Irgendwann erkennen wir, dass das was wir entwickeln wollen bereits in uns ist, dass der Weg eigentlich nach innen geht, und viel mehr mit Loslassen und Erkenntnis zu tun hat, als mit dem Ansammlen von Fähigkeiten, Wissen, oder Dingen. Das Ziel liegt nicht irgendwo irgendwann in der Zukunft, sondern ist direkt hier und jetzt bereits und schon immer da – nur liegt dieses “tief” in uns verschüttet unter unseren Erfahrungen, Erinnerungen, Wissen, Theorien, Glaubenssätzen, Wertvorstellungen, Anhaftungen… und ist zudem verdeckt von einem nicht enden wollenden und scheinbar unkontrollierbaren Geflecht von strömenden Gedanken und Emotionen. All dies was uns daran hindert sind jedoch Strukturen der Vergangenheit, und auch die Gedanken sind immer mit Vergangenem beschäftigt, oder dem was in der Zukunft kommen mag.

Schaffe ich es, all dies für einen Moment loszulassen, zum Beispiel in der Meditation, die Vergangenheit nicht zu berühren, an die Zukunft nicht zu denken, einfach hier und jetzt zu sein, und dann selbst den Gedanken von „hier und jetzt“ loszulassen, dann bin ich einfach. Bin mein ganz ursprüngliches Selbst, absolut lebendig, ruhig, wach, unverfärbt durch allen relativen Ballast und Verzerrungen des Abbildes, das ich von mir geschaffen habe – das Ego/die Person die sich “Olaf” nennt hat Sendepause. 

So bin ich eins mit allem (dem “Universum”), getrennt von nichts.

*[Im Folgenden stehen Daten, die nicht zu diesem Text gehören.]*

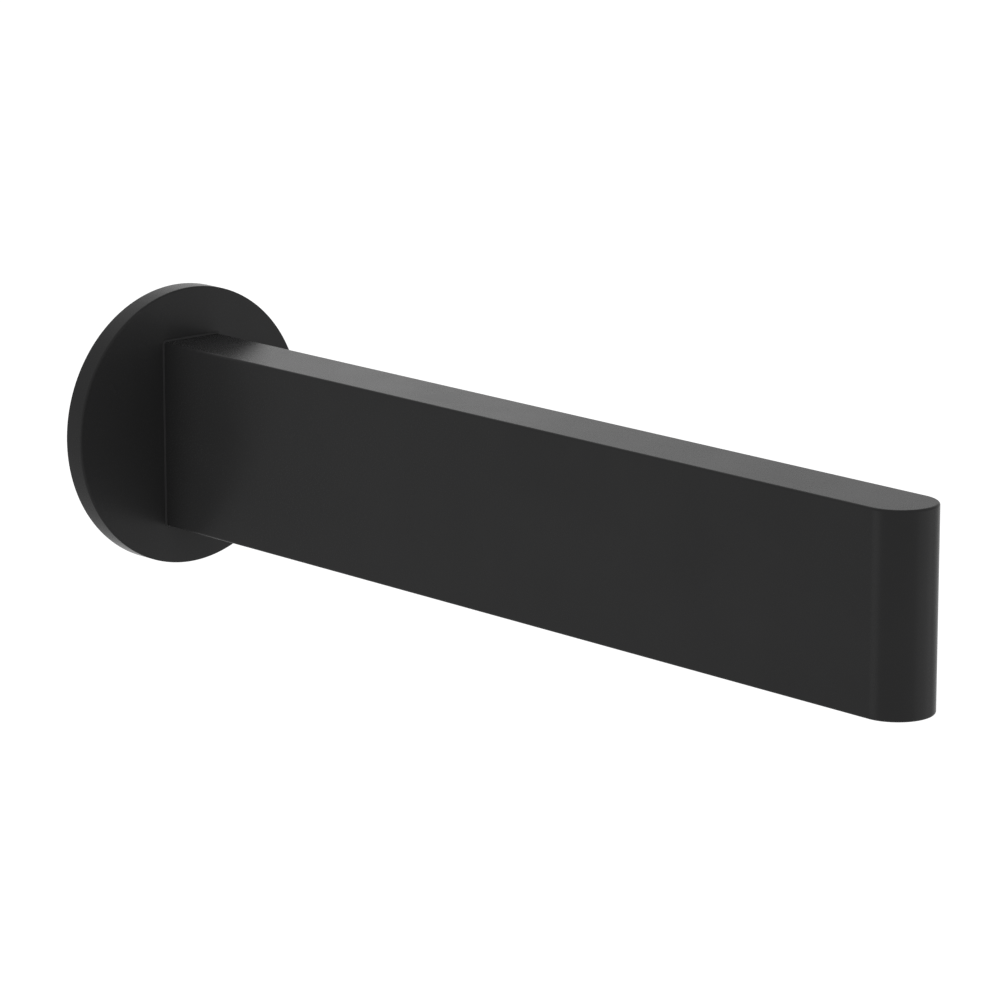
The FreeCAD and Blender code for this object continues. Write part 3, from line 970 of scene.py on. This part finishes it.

So ist ein Ki-Test kein Problem, der Tester ruft in mir keine aus Mustern resultierende Reaktion hervor. Mein Übungspartner im Aikido wird nicht als Objekt betrachtet das Ich bewegen will, sondern „wir“ sind eins mit dem Fluss des Ki so wie er sich präsentiert. Im Kiatsu versuche nicht Ich dem Patienten Mein Ki zu geben, sondern Ki, “Patient” und ich sind eins. 

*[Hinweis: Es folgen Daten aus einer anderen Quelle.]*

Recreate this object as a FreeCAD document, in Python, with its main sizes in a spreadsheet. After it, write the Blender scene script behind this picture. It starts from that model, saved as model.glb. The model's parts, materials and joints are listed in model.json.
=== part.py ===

Dürfen wir nun nur noch in diesem Zustand ruhig sitzen oder stehen? Natürlich nicht. Aber wenn wir etwas tun, ist dieses Sein immer da, ist die Quelle allen Tuns, der Raum, in dem alles Tun stattfindet. Und genau dies üben wir letztlich in allen bewegten Übungsformen des Ki-Aikido. Das Ki des Universums fliesst immer und überall. Nur wenn wir unseren Geist entgegen den Prinzipien des Universums einsetzen, haben wir die Erfahrung von gestörtem Ki-Fluss, es stockt, wir stecken fest, es gibt Widerstand und Kampf. Wenn wir unseren Geist entsprechend den Prinzipien des Universums nutzen, fliesst Ki ungehindert. Wir sind frei. Wie benutze ich meinen Geist? Und wer bin ich, der ich meinen Geist so oder so einsetzen kann?

Das relative Ich, das den Weg beginnt zu gehen, wird durch diesen “weglosen Weg” letztlich transzendiert. Entwicklung auf diesem “Weg” nach innen ist daher wirklich Ent-Wicklung – Schicht für Schicht löst sich das uns umfangende Geflecht auf und unser wahres Selbst (Reiseishin), “das eins mit dem Universum ist, kommt zum Vorschein. Lasst uns unser Reiseishin zum Strahlen bringen.” (Soshu Koichi Tohei Sensei, Shokushu #17).